** start of DATA PROVIDED **
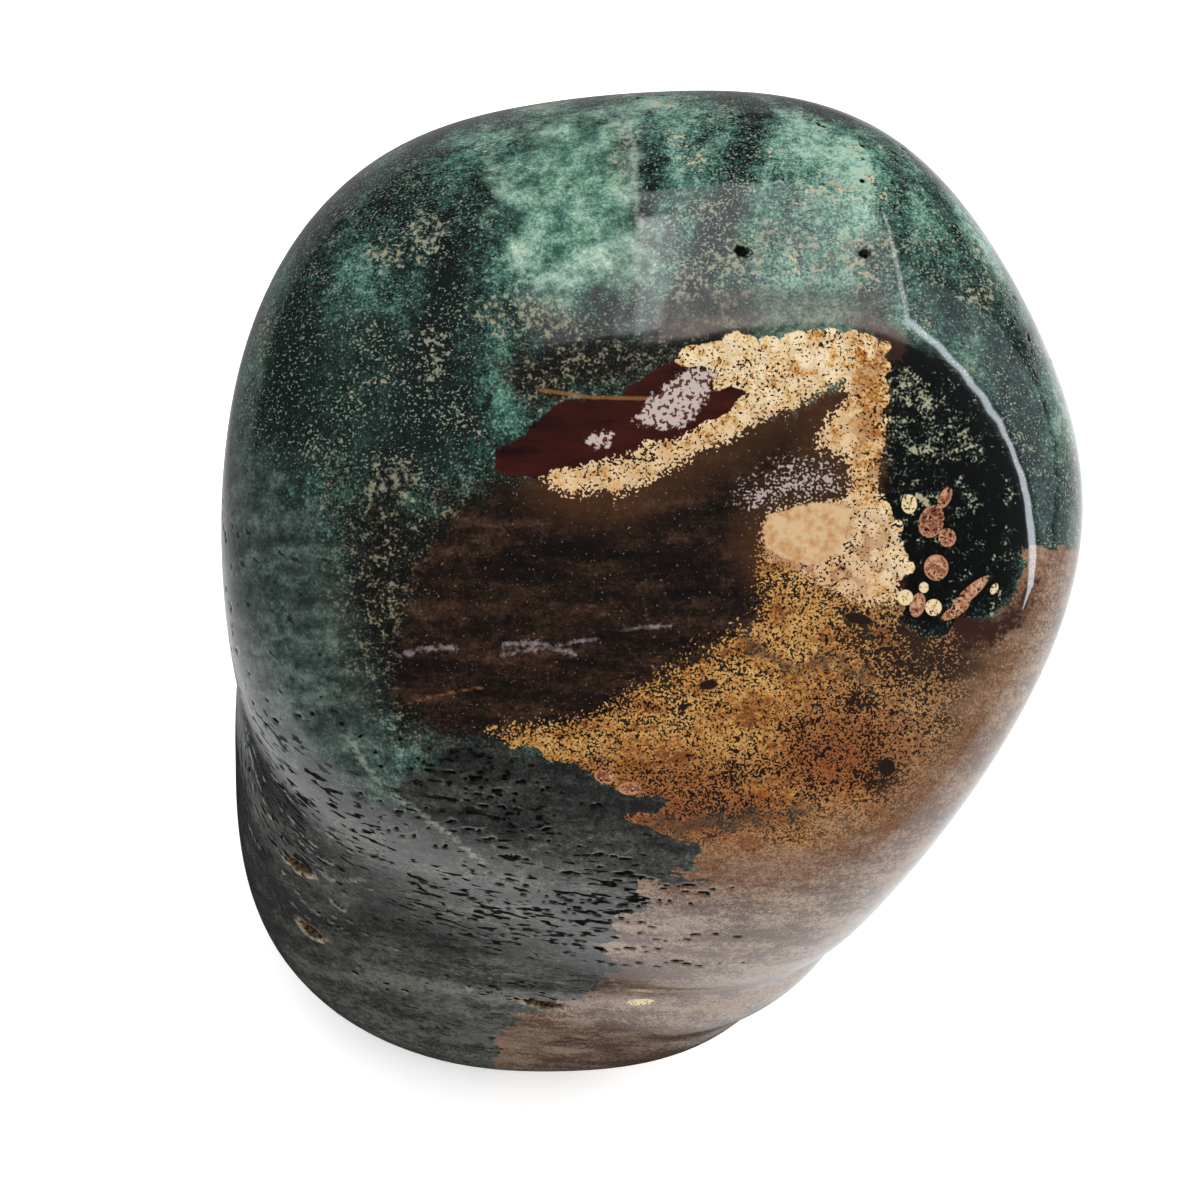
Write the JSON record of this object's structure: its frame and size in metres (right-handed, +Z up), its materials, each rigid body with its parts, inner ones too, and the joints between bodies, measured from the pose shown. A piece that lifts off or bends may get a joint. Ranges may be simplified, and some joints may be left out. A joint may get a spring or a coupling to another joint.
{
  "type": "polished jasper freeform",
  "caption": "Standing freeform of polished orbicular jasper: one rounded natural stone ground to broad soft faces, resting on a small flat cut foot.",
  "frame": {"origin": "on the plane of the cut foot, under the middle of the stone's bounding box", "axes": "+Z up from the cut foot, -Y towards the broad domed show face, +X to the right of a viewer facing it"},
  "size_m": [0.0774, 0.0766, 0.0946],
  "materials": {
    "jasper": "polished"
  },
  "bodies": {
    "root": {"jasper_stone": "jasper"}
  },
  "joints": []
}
** end of DATA PROVIDED **
** start of DATA PROVIDED **
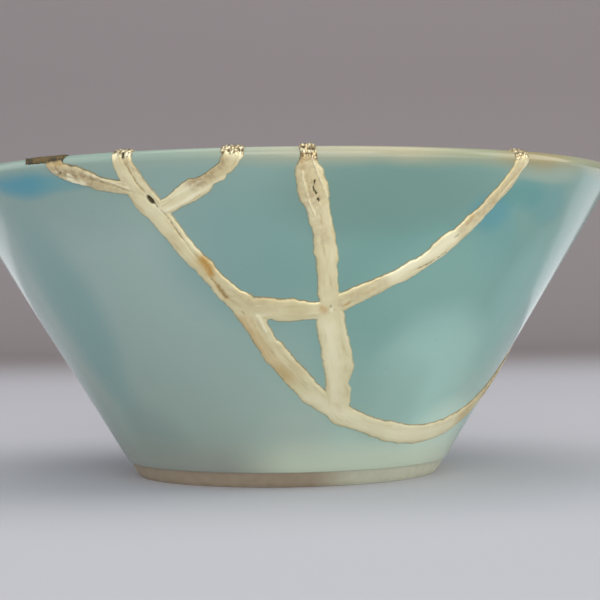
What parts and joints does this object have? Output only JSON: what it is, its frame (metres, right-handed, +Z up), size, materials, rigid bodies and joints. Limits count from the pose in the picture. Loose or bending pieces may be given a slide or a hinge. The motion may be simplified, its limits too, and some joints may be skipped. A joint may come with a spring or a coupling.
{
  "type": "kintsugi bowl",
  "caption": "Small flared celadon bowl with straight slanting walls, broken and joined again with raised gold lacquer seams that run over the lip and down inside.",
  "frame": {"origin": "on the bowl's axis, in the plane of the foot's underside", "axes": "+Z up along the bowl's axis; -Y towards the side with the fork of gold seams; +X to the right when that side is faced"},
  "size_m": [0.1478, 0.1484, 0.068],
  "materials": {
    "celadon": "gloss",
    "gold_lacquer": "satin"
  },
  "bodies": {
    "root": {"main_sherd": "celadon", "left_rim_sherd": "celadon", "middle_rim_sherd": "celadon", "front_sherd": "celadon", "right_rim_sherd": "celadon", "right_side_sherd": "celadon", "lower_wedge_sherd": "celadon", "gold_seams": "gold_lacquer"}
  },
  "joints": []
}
** end of DATA PROVIDED **
** start of DATA PROVIDED **
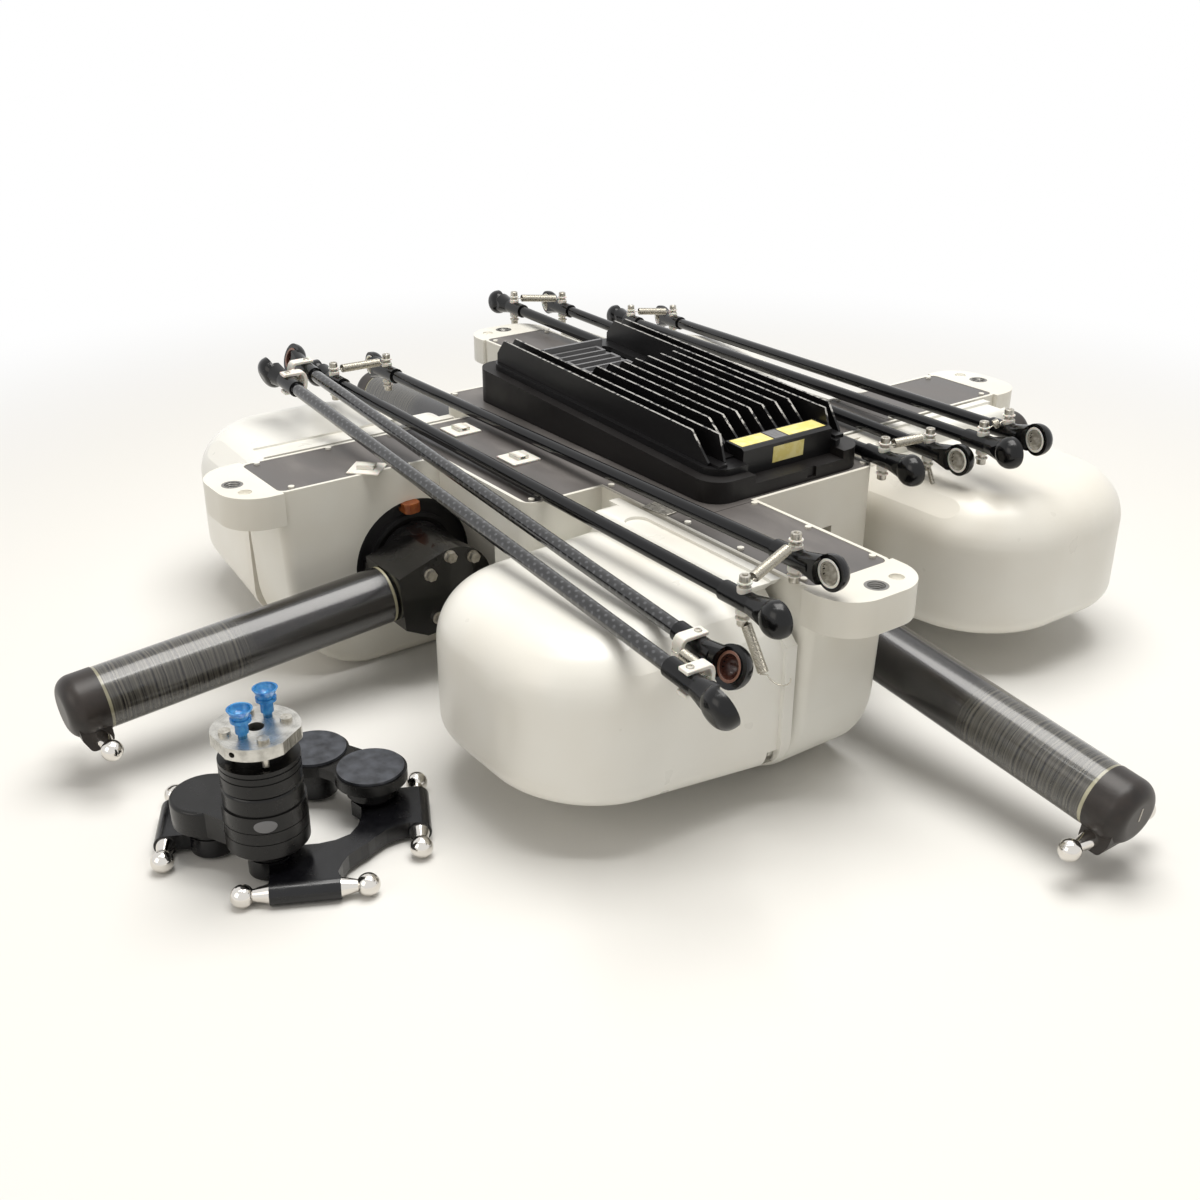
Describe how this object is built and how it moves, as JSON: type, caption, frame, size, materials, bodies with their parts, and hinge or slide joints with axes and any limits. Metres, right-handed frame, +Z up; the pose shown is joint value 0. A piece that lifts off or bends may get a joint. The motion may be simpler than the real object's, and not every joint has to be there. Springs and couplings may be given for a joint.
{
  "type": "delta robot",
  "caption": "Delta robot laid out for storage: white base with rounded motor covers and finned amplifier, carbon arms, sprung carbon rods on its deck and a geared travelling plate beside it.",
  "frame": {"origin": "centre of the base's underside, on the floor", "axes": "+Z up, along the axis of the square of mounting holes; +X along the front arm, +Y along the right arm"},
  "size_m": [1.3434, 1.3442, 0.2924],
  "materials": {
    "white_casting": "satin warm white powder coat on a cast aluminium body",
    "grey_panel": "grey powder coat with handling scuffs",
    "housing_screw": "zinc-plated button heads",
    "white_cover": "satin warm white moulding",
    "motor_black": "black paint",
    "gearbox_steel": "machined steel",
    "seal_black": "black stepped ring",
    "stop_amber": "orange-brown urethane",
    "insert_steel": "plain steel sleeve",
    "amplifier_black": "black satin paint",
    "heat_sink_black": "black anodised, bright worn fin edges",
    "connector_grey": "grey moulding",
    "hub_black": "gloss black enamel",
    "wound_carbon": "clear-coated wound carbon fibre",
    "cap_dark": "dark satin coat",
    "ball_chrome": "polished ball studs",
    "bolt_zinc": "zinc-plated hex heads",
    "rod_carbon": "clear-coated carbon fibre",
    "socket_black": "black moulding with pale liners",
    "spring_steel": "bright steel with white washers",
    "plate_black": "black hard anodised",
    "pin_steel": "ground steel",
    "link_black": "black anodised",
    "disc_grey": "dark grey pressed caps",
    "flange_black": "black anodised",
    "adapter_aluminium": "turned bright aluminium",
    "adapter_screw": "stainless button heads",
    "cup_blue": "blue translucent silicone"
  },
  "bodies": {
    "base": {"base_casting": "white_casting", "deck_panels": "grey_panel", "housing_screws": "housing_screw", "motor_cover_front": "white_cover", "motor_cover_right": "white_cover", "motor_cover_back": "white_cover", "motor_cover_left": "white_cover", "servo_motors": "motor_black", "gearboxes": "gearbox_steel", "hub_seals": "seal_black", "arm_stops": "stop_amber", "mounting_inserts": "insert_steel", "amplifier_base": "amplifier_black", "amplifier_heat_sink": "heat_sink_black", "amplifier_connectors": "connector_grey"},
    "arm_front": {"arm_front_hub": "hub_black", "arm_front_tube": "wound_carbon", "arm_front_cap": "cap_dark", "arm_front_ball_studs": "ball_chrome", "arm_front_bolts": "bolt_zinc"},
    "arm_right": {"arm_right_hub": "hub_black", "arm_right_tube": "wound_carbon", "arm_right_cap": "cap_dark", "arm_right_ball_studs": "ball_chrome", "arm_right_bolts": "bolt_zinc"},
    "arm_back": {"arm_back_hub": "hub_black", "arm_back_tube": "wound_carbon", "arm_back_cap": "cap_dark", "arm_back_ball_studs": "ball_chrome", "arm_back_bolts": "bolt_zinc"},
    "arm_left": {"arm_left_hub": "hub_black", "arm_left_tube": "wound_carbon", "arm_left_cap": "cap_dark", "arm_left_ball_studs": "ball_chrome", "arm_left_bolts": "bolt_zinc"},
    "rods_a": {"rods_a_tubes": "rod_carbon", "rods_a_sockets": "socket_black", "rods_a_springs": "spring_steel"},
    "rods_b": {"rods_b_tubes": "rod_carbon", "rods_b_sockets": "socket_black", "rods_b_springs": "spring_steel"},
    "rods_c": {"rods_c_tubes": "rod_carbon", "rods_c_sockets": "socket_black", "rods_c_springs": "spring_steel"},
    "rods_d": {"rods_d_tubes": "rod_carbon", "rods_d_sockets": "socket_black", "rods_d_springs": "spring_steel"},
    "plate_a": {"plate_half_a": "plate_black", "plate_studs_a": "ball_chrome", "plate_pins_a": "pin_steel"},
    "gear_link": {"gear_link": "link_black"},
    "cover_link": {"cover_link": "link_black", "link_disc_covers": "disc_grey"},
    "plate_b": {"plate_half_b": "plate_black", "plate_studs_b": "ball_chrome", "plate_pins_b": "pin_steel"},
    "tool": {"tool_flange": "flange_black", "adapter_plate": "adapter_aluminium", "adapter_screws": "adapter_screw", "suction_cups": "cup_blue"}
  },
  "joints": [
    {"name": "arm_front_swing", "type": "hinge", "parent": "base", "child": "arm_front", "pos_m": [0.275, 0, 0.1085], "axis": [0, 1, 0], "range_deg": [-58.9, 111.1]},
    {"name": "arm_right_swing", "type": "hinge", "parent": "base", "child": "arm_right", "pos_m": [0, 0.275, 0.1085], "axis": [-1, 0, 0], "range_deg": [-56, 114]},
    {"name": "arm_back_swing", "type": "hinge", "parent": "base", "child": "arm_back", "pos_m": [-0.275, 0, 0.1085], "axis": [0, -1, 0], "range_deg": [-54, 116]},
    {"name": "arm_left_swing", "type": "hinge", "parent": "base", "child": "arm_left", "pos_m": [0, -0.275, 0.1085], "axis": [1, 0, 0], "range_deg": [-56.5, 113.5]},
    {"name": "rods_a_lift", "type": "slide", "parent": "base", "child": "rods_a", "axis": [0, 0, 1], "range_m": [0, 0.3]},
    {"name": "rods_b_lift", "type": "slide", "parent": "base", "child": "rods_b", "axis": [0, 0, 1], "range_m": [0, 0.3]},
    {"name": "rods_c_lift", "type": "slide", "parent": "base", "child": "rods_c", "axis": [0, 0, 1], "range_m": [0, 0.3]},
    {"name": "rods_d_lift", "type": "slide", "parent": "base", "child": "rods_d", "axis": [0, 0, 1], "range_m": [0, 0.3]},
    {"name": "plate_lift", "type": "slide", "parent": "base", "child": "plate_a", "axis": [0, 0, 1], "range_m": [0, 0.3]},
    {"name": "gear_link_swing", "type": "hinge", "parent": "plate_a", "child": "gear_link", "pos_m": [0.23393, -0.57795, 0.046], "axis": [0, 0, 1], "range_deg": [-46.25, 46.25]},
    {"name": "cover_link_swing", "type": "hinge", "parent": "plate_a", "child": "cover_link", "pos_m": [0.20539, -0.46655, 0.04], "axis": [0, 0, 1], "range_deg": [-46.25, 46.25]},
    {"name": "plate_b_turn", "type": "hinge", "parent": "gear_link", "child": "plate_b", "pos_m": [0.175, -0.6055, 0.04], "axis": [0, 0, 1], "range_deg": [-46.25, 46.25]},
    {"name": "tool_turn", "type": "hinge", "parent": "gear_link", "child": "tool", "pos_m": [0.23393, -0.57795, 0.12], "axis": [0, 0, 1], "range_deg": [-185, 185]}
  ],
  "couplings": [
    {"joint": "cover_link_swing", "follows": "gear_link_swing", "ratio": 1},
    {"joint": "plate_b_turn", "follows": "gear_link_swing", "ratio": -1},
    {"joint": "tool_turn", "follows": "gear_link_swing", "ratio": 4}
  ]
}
** end of DATA PROVIDED **
Every line in the data above that contains "body" needs to be copied.

Write the JSON record of this object's structure: its frame and size in metres (right-handed, +Z up), its materials, each rigid body with its parts, inner ones too, and the joints between bodies, measured from the pose shown. A piece that lifts off or bends may get a joint. Ranges may be simplified, and some joints may be left out. A joint may get a spring or a coupling to another joint.
    "white_casting": "satin warm white powder coat on a cast aluminium body",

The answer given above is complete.